Mr King said this was equivalent to one-fifth of 1 per cent of the adult population getting into "serious trouble" every year.

"For those who think bankruptcy and insolvency are a very traumatic event it is a relatively high figure," he said.

Governor says trade gap not sustainable

Mervyn King, the Governor of the Bank of England, warned yesterday that Britain's trade deficit with the rest of the world was not sustainable as figures showed that the gap narrowed in March for the first time in five months.

Official figures showing that the goods trade gap fell from a record £7.05bn to £5.46bn will boost hopes that the long-awaited rebalancing of the UK economy is under way.

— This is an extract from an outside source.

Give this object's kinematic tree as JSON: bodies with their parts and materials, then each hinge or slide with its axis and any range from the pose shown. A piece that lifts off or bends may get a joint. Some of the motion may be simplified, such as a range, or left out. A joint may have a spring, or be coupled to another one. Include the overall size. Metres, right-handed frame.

But the Bank warned the UK could not continue to run such large shortfalls indefinitely. Mr King said: "It's not likely to be sustainable that we can run a trade deficit that is 4 per cent of GDP - which is where we are now."

Figures from the Office for National Statistics showed the deficit on goods and services was 3.7 per cent in the final quarter of last year although the goods shortfall alone was much higher at 5.6 per cent. The ONS data showed the narrowing was driven by a pick-up in exports to countries outside the European Union and fewer goods being imported from around the world. Exports rose 2.3 per cent to £20.3bn while imports fell 4.2 per cent to £25.8bn. Sales to the rest of the EU dropped 4.3 per cent, denting hopes that UK industry could takeover advantage of the economic rebound on the Continent.

The improvement in March was not enough to offset the impact of the record shortfall in February. The quarterly deficit came in a record £18.9bn. "The figures will prove a welcome respite from the deteriorating trade figures witnessed over the past few months," Simon Wallace, at CEBR, said. "However one must remain cautious as the rising value of the pound against the dollar at the end of April could negatively hit the trade balance."